The Safe City Oshawa Partnership, an advisory committee to Oshawa city council, organized the beautification effort, Communities with Brooms, that encouraged volunteers to pick up garbage downtown.
 

Volunteers get down and dirty cleaning up the city sidewalks
Volunteers get down and dirty cleaning up the city sidewalks

 
This event ties in with Pitch-In Week, which happened citywide in April, but chair of the committee, Paul Dobbs, says the downtown cleanup is just as important and that is the reason for a separate focus here.
“We want people to feel safe in their community, we want people to have that sense of pride in their downtown,” said Dobbs. “This is part of being able to take that to a very local level.”
“Not just the business owners, but the people who work downtown or the people who are visiting who want to volunteer to help clean up, it gives them a new vested interest in taking pride in it and taking care of it.”
 
Mayor John Henry speaks at City Hall prior to the clean up efforts

 
Mayor John Henry and members of city council and the Downtown Oshawa Board of Management were there to get their hands dirty cleaning up as well. Henry welcomed and thanked the volunteers before bags and plastic gloves donated by the city were distributed to the groups of temporary street cleaners.

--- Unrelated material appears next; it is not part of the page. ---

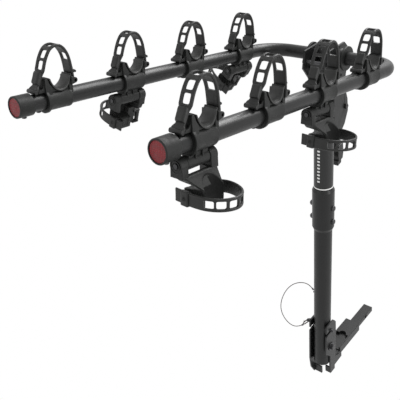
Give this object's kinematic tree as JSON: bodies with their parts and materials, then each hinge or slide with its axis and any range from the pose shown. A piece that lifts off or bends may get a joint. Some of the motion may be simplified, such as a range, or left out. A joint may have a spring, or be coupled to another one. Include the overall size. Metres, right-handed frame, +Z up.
{
  "type": "hitch mounted bike rack",
  "caption": "Hanging bicycle rack for a tow hitch: tilting mast on a hitch bar, fold-down arm fork, strap cradles and swinging anti-sway cradles.",
  "frame": {"origin": "centre of the hitch pin hole, midway across the hitch bar", "axes": "+X across the vehicle to the right seen from behind, +Y forward into the receiver, +Z up"},
  "size_m": [0.5201, 0.9926, 1.2789],
  "materials": {
    "black_powder_coat": "satin black powder coat, fine orange peel",
    "black_zinc": "black zinc plated fasteners",
    "steel_wire": "dark twisted wire",
    "moulded_plastic": "matte moulded nylon",
    "strap_rubber": "satin strap rubber",
    "soft_liner": "soft matte liner",
    "red_reflector": "deep red prismatic reflector",
    "printed_wrap": "plain black wrap with a pale border line"
  },
  "bodies": {
    "hitch_base": {"hitch_bar": "black_powder_coat", "bar_end_cap": "moulded_plastic", "hitch_adapter": "black_powder_coat", "base_plate_right": "black_powder_coat", "base_plate_left": "black_powder_coat", "pivot_bolt": "black_zinc", "pivot_nut": "black_zinc", "pivot_washers": "black_zinc"},
    "mast": {"mast_lower_tube": "black_powder_coat", "mast_upper_tube": "black_powder_coat", "mast_collar": "black_powder_coat", "collar_bolts": "black_zinc", "collar_nuts": "black_zinc", "mast_label": "printed_wrap", "head_plate_right": "black_powder_coat", "head_plate_left": "black_powder_coat", "head_bushings": "moulded_plastic", "head_bolts": "black_zinc", "tether_anchor": "black_zinc", "tether_cable": "steel_wire", "tether_ferrules": "steel_wire"},
    "release_lever": {"release_lever": "black_powder_coat"},
    "tilt_pin": {"tilt_pin": "black_zinc", "pin_ring": "steel_wire"},
    "arms": {"arm_tube": "black_powder_coat", "latch_sector": "black_powder_coat", "end_cap_right": "moulded_plastic", "end_cap_left": "moulded_plastic", "reflector_right": "red_reflector", "reflector_left": "red_reflector", "cap_screws": "black_zinc", "cradle_screws": "black_zinc", "strap_pins": "black_zinc", "sway_hinge_pins": "black_zinc", "saddle_pads_right": "soft_liner", "saddle_pads_left": "soft_liner", "cradle_right_1": "moulded_plastic", "cradle_right_2": "moulded_plastic", "cradle_right_3": "moulded_plastic", "cradle_right_4": "moulded_plastic", "cradle_left_1": "moulded_plastic", "cradle_left_2": "moulded_plastic", "cradle_left_3": "moulded_plastic", "cradle_left_4": "moulded_plastic"},
    "strap_right_1": {"strap_right_1": "strap_rubber"},
    "sway_cradle_right_1": {"sway_cradle_right_1": "moulded_plastic"},
    "sway_strap_right_1": {"sway_strap_right_1": "strap_rubber"},
    "strap_right_2": {"strap_right_2": "strap_rubber"},
    "strap_right_3": {"strap_right_3": "strap_rubber"},
    "sway_cradle_right_3": {"sway_cradle_right_3": "moulded_plastic"},
    "sway_strap_right_3": {"sway_strap_right_3": "strap_rubber"},
    "strap_right_4": {"strap_right_4": "strap_rubber"},
    "strap_left_1": {"strap_left_1": "strap_rubber"},
    "strap_left_2": {"strap_left_2": "strap_rubber"},
    "sway_cradle_left_2": {"sway_cradle_left_2": "moulded_plastic"},
    "sway_strap_left_2": {"sway_strap_left_2": "strap_rubber"},
    "strap_left_3": {"strap_left_3": "strap_rubber"},
    "strap_left_4": {"strap_left_4": "strap_rubber"},
    "sway_cradle_left_4": {"sway_cradle_left_4": "moulded_plastic"},
    "sway_strap_left_4": {"sway_strap_left_4": "strap_rubber"}
  },
  "joints": [
    {"name": "mast_tilt", "type": "hinge", "parent": "hitch_base", "child": "mast", "pos_m": [0, -0.25729, 0.08988], "axis": [1, 0, 0], "range_deg": [0, 85]},
    {"name": "arms_fold", "type": "hinge", "parent": "mast", "child": "arms", "pos_m": [0, -0.1876, 1.005], "axis": [1, 0, 0], "range_deg": [0, 95]},
    {"name": "release_lever_pull", "type": "hinge", "parent": "mast", "child": "release_lever", "pos_m": [0, -0.163, 0.868], "axis": [-1, 0, 0], "range_deg": [0, 6], "stiffness_Nm_per_rad": 2, "springref_deg": -11.46},
    {"name": "tilt_pin_pull", "type": "slide", "parent": "mast", "child": "tilt_pin", "axis": [-1, 0, 0], "range_m": [0, 0.075]},
    {"name": "strap_right_1_open", "type": "hinge", "parent": "arms", "child": "strap_right_1", "pos_m": [0.17445, -0.81547, 1.1599], "axis": [-1, 0, 0], "range_deg": [0, 75]},
    {"name": "sway_right_1_swing", "type": "hinge", "parent": "arms", "child": "sway_cradle_right_1", "pos_m": [0.17445, -0.85802, 1.10462], "axis": [0, -0.981, 0.1942], "range_deg": [-25, 60]},
    {"name": "sway_strap_right_1_open", "type": "hinge", "parent": "sway_cradle_right_1", "child": "sway_strap_right_1", "pos_m": [0.18145, -0.84016, 1.04552], "axis": [0, 0.1942, 0.981], "range_deg": [0, 70]},
    {"name": "strap_right_2_open", "type": "hinge", "parent": "arms", "child": "strap_right_2", "pos_m": [0.17445, -0.64086, 1.12533], "axis": [-1, 0, 0], "range_deg": [0, 75]},
    {"name": "strap_right_3_open", "type": "hinge", "parent": "arms", "child": "strap_right_3", "pos_m": [0.17445, -0.46625, 1.09076], "axis": [-1, 0, 0], "range_deg": [0, 75]},
    {"name": "sway_right_3_swing", "type": "hinge", "parent": "arms", "child": "sway_cradle_right_3", "pos_m": [0.17445, -0.5088, 1.03547], "axis": [0, -0.981, 0.1942], "range_deg": [-25, 60]},
    {"name": "sway_strap_right_3_open", "type": "hinge", "parent": "sway_cradle_right_3", "child": "sway_strap_right_3", "pos_m": [0.18145, -0.49094, 0.97637], "axis": [0, 0.1942, 0.981], "range_deg": [0, 70]},
    {"name": "strap_right_4_open", "type": "hinge", "parent": "arms", "child": "strap_right_4", "pos_m": [0.17445, -0.29164, 1.05618], "axis": [-1, 0, 0], "range_deg": [0, 75]},
    {"name": "strap_left_1_open", "type": "hinge", "parent": "arms", "child": "strap_left_1", "pos_m": [-0.17445, -0.81547, 1.1599], "axis": [-1, 0, 0], "range_deg": [0, 75]},
    {"name": "strap_left_2_open", "type": "hinge", "parent": "arms", "child": "strap_left_2", "pos_m": [-0.17445, -0.63301, 1.12378], "axis": [-1, 0, 0], "range_deg": [0, 75]},
    {"name": "sway_left_2_swing", "type": "hinge", "parent": "arms", "child": "sway_cradle_left_2", "pos_m": [-0.17445, -0.67556, 1.06849], "axis": [0, 0.981, -0.1942], "range_deg": [-40, 45]},
    {"name": "sway_strap_left_2_open", "type": "hinge", "parent": "sway_cradle_left_2", "child": "sway_strap_left_2", "pos_m": [-0.19532, -0.65699, 1.01299], "axis": [-0.2588, -0.1876, -0.9475], "range_deg": [0, 70]},
    {"name": "strap_left_3_open", "type": "hinge", "parent": "arms", "child": "strap_left_3", "pos_m": [-0.17445, -0.45055, 1.08765], "axis": [-1, 0, 0], "range_deg": [0, 75]},
    {"name": "strap_left_4_open", "type": "hinge", "parent": "arms", "child": "strap_left_4", "pos_m": [-0.17445, -0.2681, 1.05152], "axis": [-1, 0, 0], "range_deg": [0, 75]},
    {"name": "sway_left_4_swing", "type": "hinge", "parent": "arms", "child": "sway_cradle_left_4", "pos_m": [-0.17445, -0.31065, 0.99623], "axis": [0, 0.981, -0.1942], "range_deg": [-57, 28]},
    {"name": "sway_strap_left_4_open", "type": "hinge", "parent": "sway_cradle_left_4", "child": "sway_strap_left_4", "pos_m": [-0.20927, -0.29046, 0.9489], "axis": [-0.5299, -0.1647, -0.8319], "range_deg": [0, 70]}
  ]
}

Officers from the Durham Regional Police Department played a different role in people’s safety than their typical day job, helping with the cleanup as well.

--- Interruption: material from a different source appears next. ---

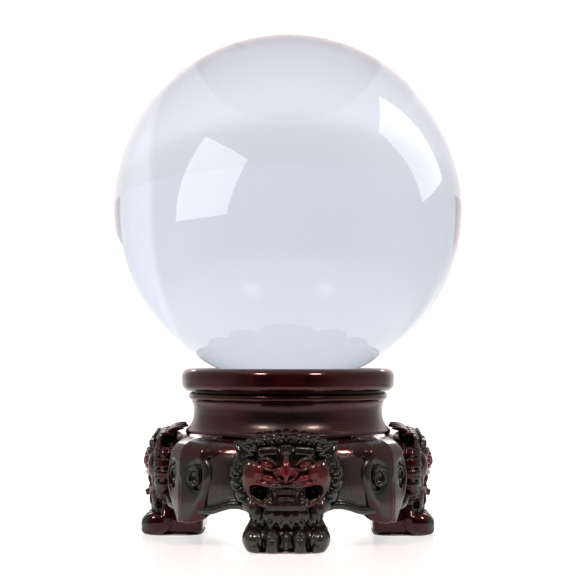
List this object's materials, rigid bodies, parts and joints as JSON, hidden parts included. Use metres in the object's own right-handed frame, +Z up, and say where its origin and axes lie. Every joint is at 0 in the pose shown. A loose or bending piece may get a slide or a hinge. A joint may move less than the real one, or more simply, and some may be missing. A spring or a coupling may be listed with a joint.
{
  "type": "crystal ball",
  "caption": "Clear solid glass fortune-teller's ball resting on a flocked seat ring in a round stand with carved lion-mask legs and scroll corners.",
  "frame": {"origin": "on the stand's upright axis, in the plane that the foot pads stand on", "axes": "+Z up along the stand's and the ball's axis; the front lion faces -Y, +X to the viewer's right"},
  "size_m": [0.15, 0.15, 0.213],
  "materials": {
    "crystal": "clear polished solid glass",
    "seat_flock": "black flocked rubber",
    "lacquered_resin": "glossy dark red-brown lacquer",
    "patinated_resin": "glossy red-brown lacquer sprayed over with blackish green",
    "pad_felt": "thin grey-brown felt"
  },
  "bodies": {
    "stand": {"rim_dish": "lacquered_resin", "bead_ring": "lacquered_resin", "waist_collar": "lacquered_resin", "apron_drum": "lacquered_resin", "lion_leg_front": "patinated_resin", "lion_leg_right": "patinated_resin", "lion_leg_back": "patinated_resin", "lion_leg_left": "patinated_resin", "scroll_bracket_back_right": "patinated_resin", "scroll_bracket_back_left": "patinated_resin", "scroll_bracket_front_left": "patinated_resin", "scroll_bracket_front_right": "patinated_resin", "foot_pad_front": "pad_felt", "foot_pad_right": "pad_felt", "foot_pad_back": "pad_felt", "foot_pad_left": "pad_felt"},
    "seat_ring": {"seat_ring": "seat_flock"},
    "ball": {"crystal_ball": "crystal"}
  },
  "joints": [
    {"name": "seat_turn", "type": "hinge", "parent": "stand", "child": "seat_ring", "pos_m": [0, 0, 0.066], "axis": [0, 0, 1], "continuous": true},
    {"name": "ball_lift", "type": "slide", "parent": "seat_ring", "child": "ball", "axis": [0, 0, 1], "range_m": [0, 0.1]}
  ]
}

Volunteers were also given maps of the area with a cell phone number to connect them to the John Howard Society’s sharps team if they encountered any needles or unsafe material to have them dispose of the problematic substances carefully. The non-profit social service agency assists the community with programs such as employment, counseling, housing issues and more. Their X-Change Project is a harm reduction program dedicated to protecting the public from contamination caused by poor disposal of infected items. The program also provides access to sterile needles, syringes and condoms, while providing information promoting safer injection drug use, and information on safer sex to individuals involved in at-risk activities.
Colin Carrie hosted a barbecue for volunteers after the clean up with entertainment from singer and Pickering High School alumnus Stephanie Davis.